All measures to reinforce the internal control system are already implemented at the group level. Constant communication within the group and with staff is critical. Within this framework, staff have opportunities to train in London. At Access Group, we have developed solid expertise in managing risks related to international operations over the past 36 years.
- One of AfrAsia’s strengths is also its trading floor. Do you plan to strengthen this area by recruiting financial experts?
This is a very important activity, both for the bank and its clients. As our business grows, client investment needs will increase, as will their sophistication. We already work with other trading floors within the group to expand our offerings. We ensure that trading operations continue to evolve in the same direction, fully meeting client needs in terms of investments and foreign currency placements, including African currencies. The synergies between our presence across African countries and in Mauritius will be a key lever for effective execution of this strategy.
- Do you plan to introduce new financial products and services soon? If so, can you provide details?
Yes, new products will be introduced continuously in response to market developments, emerging opportunities, and changes in economic conditions. It is essential to remain agile and to reinvent ourselves constantly. That said, the banking sector remains a mature environment where differentiation through products alone is increasingly complex. It is therefore crucial to enhance our capabilities to provide a truly distinctive banking experience and improve service quality for our clients. Our real strength lies primarily in relationship banking, which makes all the difference.

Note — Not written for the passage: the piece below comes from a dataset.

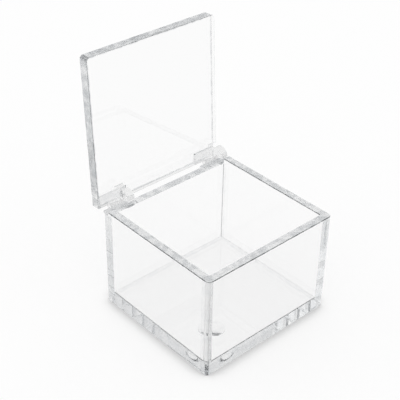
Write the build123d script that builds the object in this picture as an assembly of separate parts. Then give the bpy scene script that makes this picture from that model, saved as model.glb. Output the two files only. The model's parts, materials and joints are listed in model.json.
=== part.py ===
from build123d import *

import math
import os

# Clear acrylic box with a hinged lid, drawn with its lid open, as it stands in use.
# X runs across the box, +Y points to the hinge side and the underside lies on Z = 0.

# Box
box_width = 101.6
box_depth = 96.3
rim_height = 70.4
wall_thickness = 5.5
base_thickness = 7.6
corner_radius = 2.8
edge_polish = 0.35
cement_bead = 0.3

# Lid
lid_thickness = 7.4
lid_side_inset = 1.7
lid_front_inset = 0.2
lid_tail = 1.4
lid_corner_radius = 2.6
lid_seat_gap = 0.1
open_angle = 92.9

# Hinges
pin_drop = 2.9
pin_setback = 2.9
pin_radius = 0.8
pin_clearance = 0.05
leaf_thickness = 1.5
leaf_gap = 0.25
leaf_reach = 7.9
leaf_corner_radius = 0.6
hinge_length = 21.9
ear_length = 5.15
hinge_gap = 0.25
knuckle_radius = 2.55
knuckle_length = 9.6
pin_head_radius = 1.2
pin_head_thickness = 0.8
pin_head_gap = 0.15
ear_radius = 5.5
ear_rise = 1.7
ear_forward = 0.5
notch_clearance = 0.4
left_hinge_inset = 0.7

# Anti-slip pad inside the box
pad_radius = 6.2
pad_height = 3.0
pad_edge_height = 1.0
pad_from_left_wall = 21.2
pad_from_front_wall = 19.35

# How far a cutting shape runs past the face it cuts
overrun = 1.0

half_width = box_width / 2
half_depth = box_depth / 2
inner_half_width = half_width - wall_thickness
inner_half_depth = half_depth - wall_thickness

pin_y = half_depth + pin_setback
pin_z = rim_height - pin_drop

# Heights of the hinge leaves with the lid shut set how far the back wall stops below the rim
lid_underside = rim_height + lid_seat_gap
shut_leaf_underside = lid_underside - leaf_thickness
box_leaf_top = shut_leaf_underside - leaf_gap
back_wall_height = box_leaf_top - leaf_thickness

# Lid drawn shut first, from its front edge to the tail behind the pin, then turned open
lid_front_y = -half_depth + lid_front_inset
lid_back_y = pin_y + lid_tail
lid_half_width = half_width - lid_side_inset
pin_axis = Axis((0, pin_y, pin_z), (1, 0, 0))

# The round ear is drawn about a centre above the pin, and the lid's notch clears it at every angle
ear_y = pin_y - ear_forward
ear_z = pin_z + ear_rise
ear_sweep = math.hypot(ear_forward, ear_rise) + ear_radius + notch_clearance
notch_front_y = pin_y - math.sqrt(ear_sweep**2 - (lid_underside - pin_z) ** 2)

# Both hinges have their ear at the right-hand end
lid_leaf_length = hinge_length - ear_length - hinge_gap
hinge_starts = {
    "right": half_width - hinge_length,
    "left": -half_width + left_hinge_inset,
}


def block(x_low, x_high, y_low, y_high, z_low, z_high):
    """Box between two opposite corners."""
    low_corner = (x_low, y_low, z_low)
    size = (x_high - x_low, y_high - y_low, z_high - z_low)
    return Pos(*low_corner) * Box(*size, align=(Align.MIN, Align.MIN, Align.MIN))


def cylinder_along_x(x_low, x_high, y, z, radius):
    """Cylinder whose axis runs along X."""
    profile = Plane.YZ.offset(x_low) * Pos(y, z) * Circle(radius)
    return extrude(profile, x_high - x_low)


def edges_at(solid, axis, *places):
    """Edges along an axis whose middle lies at one of the given places in the other two directions."""
    found = ShapeList()
    for edge in solid.edges().filter_by(axis):
        middle = edge.center()
        for place in places:
            offset = Vector(*place) - middle
            along = offset.dot(axis.direction)
            if (offset - axis.direction * along).length < edge_polish:
                found.append(edge)
    return found


def make_base():
    """Floor plate, cemented between the four walls."""
    return block(
        -inner_half_width, inner_half_width, -inner_half_depth, inner_half_depth, 0, base_thickness
    )


def make_front_wall():
    """Full-width wall with its two outer upright edges rounded and its rim polished."""
    wall = block(-half_width, half_width, -half_depth, -inner_half_depth, 0, rim_height)
    uprights = edges_at(wall, Axis.Z, (-half_width, -half_depth, 0), (half_width, -half_depth, 0))
    wall = fillet(uprights, corner_radius)
    rim = edges_at(wall, Axis.X, (0, -half_depth, rim_height), (0, -inner_half_depth, rim_height))
    return chamfer(rim, edge_polish)


def make_back_wall():
    """Full-width wall that stops below the rim, so that the hinge leaves fit over it."""
    wall = block(-half_width, half_width, inner_half_depth, half_depth, 0, back_wall_height)
    uprights = edges_at(wall, Axis.Z, (-half_width, half_depth, 0), (half_width, half_depth, 0))
    wall = fillet(uprights, corner_radius)
    rim = edges_at(wall, Axis.X, (0, half_depth, back_wall_height))
    return chamfer(rim, edge_polish)


def make_corner_bead(side, end, top):
    """Bead of cement in one inner upright corner, from the base to a given height."""
    corner_x = side * inner_half_width
    corner_y = end * inner_half_depth
    profile = Polygon(
        (corner_x, corner_y),
        (corner_x - side * cement_bead, corner_y),
        (corner_x, corner_y - end * cement_bead),
        align=None,
    )
    return extrude(Pos(0, 0, base_thickness) * profile, top - base_thickness, dir=(0, 0, 1))


def make_side_wall(side):
    """Wall between the front and the back wall, on the left (-1) or on the right (1)."""
    outer = side * half_width
    inner = side * inner_half_width
    wall = block(
        min(outer, inner), max(outer, inner), -inner_half_depth, inner_half_depth, 0, rim_height
    )
    rim = edges_at(wall, Axis.Y, (outer, 0, rim_height), (inner, 0, rim_height))
    wall = chamfer(rim, edge_polish)
    wall += make_corner_bead(side, -1, rim_height - edge_polish)
    wall += make_corner_bead(side, 1, back_wall_height - edge_polish)
    return wall


def ear_span(hinge_start):
    """Where the box-side ear of a hinge starts and ends along X."""
    ear_high = hinge_start + hinge_length
    ear_low = ear_high - ear_length
    return ear_low, ear_high


def make_lid_plate():
    """Lid with rounded corners, polished edges and a notch for each ear, turned open."""
    plate = block(
        -lid_half_width,
        lid_half_width,
        lid_front_y,
        lid_back_y,
        lid_underside,
        lid_underside + lid_thickness,
    )
    corners = [
        (-lid_half_width, lid_front_y, 0),
        (lid_half_width, lid_front_y, 0),
    ]
    plate = fillet(edges_at(plate, Axis.Z, *corners), lid_corner_radius)
    plate = chamfer(plate.faces().sort_by(Axis.Z)[-1].edges(), edge_polish)
    for hinge_start in hinge_starts.values():
        ear_low, ear_high = ear_span(hinge_start)
        plate -= block(
            ear_low - notch_clearance,
            ear_high + notch_clearance,
            notch_front_y,
            lid_back_y + overrun,
            lid_underside - overrun,
            lid_underside + lid_thickness + overrun,
        )
    return plate.rotate(pin_axis, -open_angle)


def make_lid_leaf(hinge_start):
    """Leaf on the lid's inner face with the knuckle that turns on the pin."""
    leaf_high = hinge_start + lid_leaf_length
    leaf = block(
        hinge_start,
        leaf_high,
        pin_y - leaf_reach,
        pin_y,
        shut_leaf_underside,
        lid_underside,
    )
    front_corners = [
        (hinge_start, pin_y - leaf_reach, 0),
        (leaf_high, pin_y - leaf_reach, 0),
    ]
    leaf = fillet(edges_at(leaf, Axis.Z, *front_corners), leaf_corner_radius)
    knuckle_low = leaf_high - knuckle_length
    leaf += cylinder_along_x(knuckle_low, leaf_high, pin_y, pin_z, knuckle_radius)
    leaf -= cylinder_along_x(
        knuckle_low - overrun, leaf_high + overrun, pin_y, pin_z, pin_radius + pin_clearance
    )
    return leaf.rotate(pin_axis, -open_angle)


def make_box_leaf(hinge_start):
    """Leaf on top of the back wall with the round ear that holds the pin."""
    ear_low, ear_high = ear_span(hinge_start)
    leaf = block(
        hinge_start, ear_high, inner_half_depth, half_depth, back_wall_height, box_leaf_top
    )
    ear = cylinder_along_x(ear_low, ear_high, ear_y, ear_z, ear_radius)
    ear += cylinder_along_x(ear_low, ear_high, pin_y, pin_z, knuckle_radius)
    ear -= block(
        ear_low - overrun,
        ear_high + overrun,
        ear_y - ear_radius - overrun,
        half_depth,
        pin_z - ear_radius - overrun,
        back_wall_height,
    )
    leaf += ear
    leaf -= cylinder_along_x(
        ear_low - overrun, ear_high + overrun, pin_y, pin_z, pin_radius + pin_clearance
    )
    return leaf


def make_pin(hinge_start):
    """Pin through the ear and the lid's knuckle, with a head that keeps the knuckle on it."""
    knuckle_low = hinge_start + lid_leaf_length - knuckle_length
    head_high = knuckle_low - pin_head_gap
    head_low = head_high - pin_head_thickness
    shaft = cylinder_along_x(head_low, hinge_start + hinge_length, pin_y, pin_z, pin_radius)
    return shaft + cylinder_along_x(head_low, head_high, pin_y, pin_z, pin_head_radius)


def make_pad():
    """Clear domed pad stuck to the floor inside, near the front left corner."""
    crown = pad_height - pad_edge_height
    dome_radius = (pad_radius**2 + crown**2) / (2 * crown)
    dome = Pos(0, 0, pad_height - dome_radius) * Sphere(dome_radius)
    disc = Cylinder(pad_radius, pad_height, align=(Align.CENTER, Align.CENTER, Align.MIN))
    pad_x = pad_from_left_wall - inner_half_width
    pad_y = pad_from_front_wall - inner_half_depth
    return Pos(pad_x, pad_y, base_thickness) * (disc & dome)


def make_parts():
    """All sub-parts by node name."""
    parts = {
        "base": make_base(),
        "front_wall": make_front_wall(),
        "back_wall": make_back_wall(),
        "left_wall": make_side_wall(-1),
        "right_wall": make_side_wall(1),
        "lid_plate": make_lid_plate(),
        "floor_pad": make_pad(),
    }
    for side, hinge_start in hinge_starts.items():
        parts[side + "_lid_leaf"] = make_lid_leaf(hinge_start)
        parts[side + "_box_leaf"] = make_box_leaf(hinge_start)
        parts[side + "_hinge_pin"] = make_pin(hinge_start)
    return parts


os.makedirs("parts", exist_ok=True)
for node, shape in make_parts().items():
    shape.label = node
    export_step(shape, os.path.join("parts", node + ".step"))
print("pin axis", pin_y, pin_z)
print("back wall top", back_wall_height, "ear centre", ear_y, ear_z)
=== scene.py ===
import json
import math

import bmesh
import bpy
from mathutils import Matrix, Vector


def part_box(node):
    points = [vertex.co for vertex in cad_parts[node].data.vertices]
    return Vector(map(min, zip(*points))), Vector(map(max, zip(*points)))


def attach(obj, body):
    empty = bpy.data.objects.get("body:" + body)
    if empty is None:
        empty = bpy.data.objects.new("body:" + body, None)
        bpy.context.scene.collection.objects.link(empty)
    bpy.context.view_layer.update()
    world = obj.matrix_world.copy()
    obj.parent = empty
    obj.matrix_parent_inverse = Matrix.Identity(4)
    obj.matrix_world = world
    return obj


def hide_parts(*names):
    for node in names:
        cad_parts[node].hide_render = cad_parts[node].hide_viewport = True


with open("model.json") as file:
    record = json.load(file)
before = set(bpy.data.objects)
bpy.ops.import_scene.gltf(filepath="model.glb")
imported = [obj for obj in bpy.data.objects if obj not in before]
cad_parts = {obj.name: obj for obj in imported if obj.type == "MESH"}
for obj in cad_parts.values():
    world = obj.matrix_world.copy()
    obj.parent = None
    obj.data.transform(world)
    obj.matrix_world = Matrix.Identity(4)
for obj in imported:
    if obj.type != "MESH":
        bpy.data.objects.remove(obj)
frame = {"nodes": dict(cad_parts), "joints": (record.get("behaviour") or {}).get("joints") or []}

bl_info = {
    "name": "Clear acrylic box",
    "version": (1, 0, 0),
    "blender": (4, 5, 0),
    "location": "View3D > Sidebar > Acrylic Box",
    "description": "Models the clear acrylic box with its hinged lid and sets up its studio",
    "category": "Object",
}

CEMENTED = "cemented"
MACHINED = "machined"
JOINT_LINE = "joint_line"
NEAR = 0.00001

EDGE_STEPS = 6
CORNER_STEPS = 16
LID_CORNER_STEPS = 12
GROOVE_STEPS = 2
BORE_STEPS = 32
KNUCKLE_STEPS = 40
EAR_STEPS = 48
DOME_STEPS = 12
PAD_STEPS = 96
PIN_STEPS = 32
LIGHT_BOUNCES = 64
SHARP_ANGLE = 0.5
SLOPE = 0.5

hinge_joint = frame["joints"][0]
PIN = Vector(hinge_joint["pos_m"])
OPEN_ANGLE = math.radians(hinge_joint["range_deg"][1])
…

- What is the role of artificial intelligence in the bank’s activities?
Within the group, artificial intelligence has already been introduced in certain operations. We will assess when and how these technological tools can be adapted to our products and needs. We will invest where there is a requirement. Likewise, we will be opportunistic in our approach to AI. That said, let us not forget that what has made AfrAsia successful is the very strong relationship it maintains with its clientele.